* _TASK REQUIREMENTS_
From the first line of the data below, repeat each line exactly until you reach the line with "neck_h = 13.5; // [11:0.1:14]"; include that line too.

----------

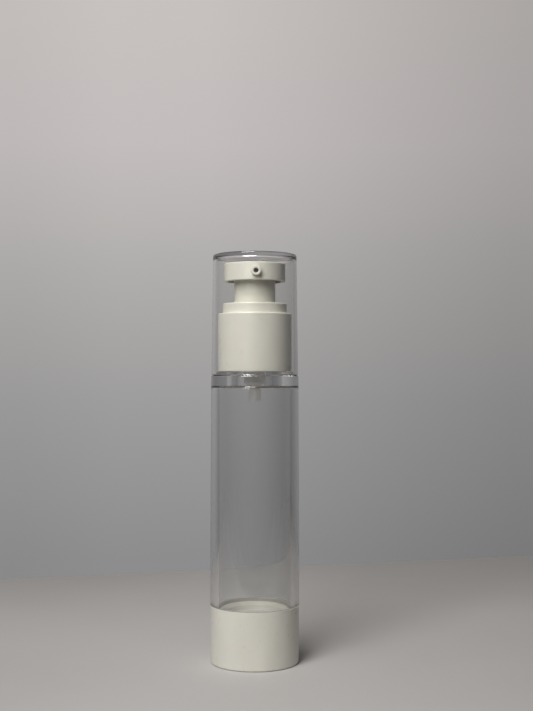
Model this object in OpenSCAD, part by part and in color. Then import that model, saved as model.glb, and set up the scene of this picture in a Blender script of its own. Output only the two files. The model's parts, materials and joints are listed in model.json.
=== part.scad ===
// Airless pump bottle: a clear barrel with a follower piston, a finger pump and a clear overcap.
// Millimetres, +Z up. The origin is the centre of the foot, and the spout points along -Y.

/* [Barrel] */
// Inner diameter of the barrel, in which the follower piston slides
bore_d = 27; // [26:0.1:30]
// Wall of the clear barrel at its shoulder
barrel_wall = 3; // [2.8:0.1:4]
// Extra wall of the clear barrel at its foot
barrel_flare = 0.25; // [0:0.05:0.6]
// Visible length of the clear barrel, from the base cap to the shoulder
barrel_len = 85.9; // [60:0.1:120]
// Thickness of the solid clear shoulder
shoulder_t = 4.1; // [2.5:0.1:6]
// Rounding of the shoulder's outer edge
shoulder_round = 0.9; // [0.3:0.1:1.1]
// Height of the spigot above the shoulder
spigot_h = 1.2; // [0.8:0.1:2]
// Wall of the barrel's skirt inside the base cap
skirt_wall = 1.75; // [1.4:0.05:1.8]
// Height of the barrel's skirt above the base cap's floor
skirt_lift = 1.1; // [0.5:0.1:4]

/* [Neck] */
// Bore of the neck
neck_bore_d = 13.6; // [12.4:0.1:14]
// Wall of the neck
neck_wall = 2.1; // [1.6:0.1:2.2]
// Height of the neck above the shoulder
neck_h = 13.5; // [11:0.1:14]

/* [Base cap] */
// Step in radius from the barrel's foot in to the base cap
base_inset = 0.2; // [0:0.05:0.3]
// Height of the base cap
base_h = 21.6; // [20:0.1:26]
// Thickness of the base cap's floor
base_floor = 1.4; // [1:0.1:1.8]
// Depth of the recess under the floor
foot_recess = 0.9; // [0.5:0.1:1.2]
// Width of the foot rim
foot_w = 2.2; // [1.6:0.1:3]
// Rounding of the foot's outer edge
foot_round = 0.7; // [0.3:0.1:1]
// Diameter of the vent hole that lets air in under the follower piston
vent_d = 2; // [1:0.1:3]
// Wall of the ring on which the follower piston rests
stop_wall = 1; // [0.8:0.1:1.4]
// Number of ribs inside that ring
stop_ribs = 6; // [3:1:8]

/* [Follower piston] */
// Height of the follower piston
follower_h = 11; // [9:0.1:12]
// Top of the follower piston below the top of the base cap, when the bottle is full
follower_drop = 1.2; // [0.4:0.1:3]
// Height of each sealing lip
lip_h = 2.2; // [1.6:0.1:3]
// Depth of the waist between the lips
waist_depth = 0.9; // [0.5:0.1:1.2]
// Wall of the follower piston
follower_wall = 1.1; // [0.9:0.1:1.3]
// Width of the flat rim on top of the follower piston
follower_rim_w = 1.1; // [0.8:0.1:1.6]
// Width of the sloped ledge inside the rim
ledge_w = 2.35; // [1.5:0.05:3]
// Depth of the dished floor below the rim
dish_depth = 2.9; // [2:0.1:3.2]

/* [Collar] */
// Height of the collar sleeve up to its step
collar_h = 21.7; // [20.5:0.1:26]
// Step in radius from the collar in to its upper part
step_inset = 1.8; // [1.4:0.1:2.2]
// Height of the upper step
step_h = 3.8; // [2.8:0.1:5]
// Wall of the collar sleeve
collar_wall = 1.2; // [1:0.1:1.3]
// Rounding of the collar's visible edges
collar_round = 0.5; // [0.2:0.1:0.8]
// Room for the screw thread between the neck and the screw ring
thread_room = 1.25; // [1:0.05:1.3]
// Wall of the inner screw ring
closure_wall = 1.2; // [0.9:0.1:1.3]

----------

* _EXERCISE OUTPUT_
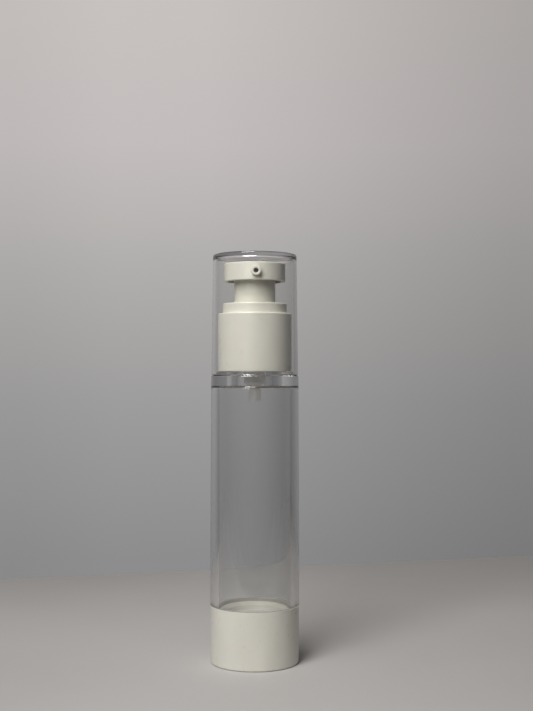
Model this object in OpenSCAD, part by part and in color. Then import that model, saved as model.glb, and set up the scene of this picture in a Blender script of its own. Output only the two files. The model's parts, materials and joints are listed in model.json.
=== part.scad ===
// Airless pump bottle: a clear barrel with a follower piston, a finger pump and a clear overcap.
// Millimetres, +Z up. The origin is the centre of the foot, and the spout points along -Y.

/* [Barrel] */
// Inner diameter of the barrel, in which the follower piston slides
bore_d = 27; // [26:0.1:30]
// Wall of the clear barrel at its shoulder
barrel_wall = 3; // [2.8:0.1:4]
// Extra wall of the clear barrel at its foot
barrel_flare = 0.25; // [0:0.05:0.6]
// Visible length of the clear barrel, from the base cap to the shoulder
barrel_len = 85.9; // [60:0.1:120]
// Thickness of the solid clear shoulder
shoulder_t = 4.1; // [2.5:0.1:6]
// Rounding of the shoulder's outer edge
shoulder_round = 0.9; // [0.3:0.1:1.1]
// Height of the spigot above the shoulder
spigot_h = 1.2; // [0.8:0.1:2]
// Wall of the barrel's skirt inside the base cap
skirt_wall = 1.75; // [1.4:0.05:1.8]
// Height of the barrel's skirt above the base cap's floor
skirt_lift = 1.1; // [0.5:0.1:4]

/* [Neck] */
// Bore of the neck
neck_bore_d = 13.6; // [12.4:0.1:14]
// Wall of the neck
neck_wall = 2.1; // [1.6:0.1:2.2]
// Height of the neck above the shoulder
neck_h = 13.5; // [11:0.1:14]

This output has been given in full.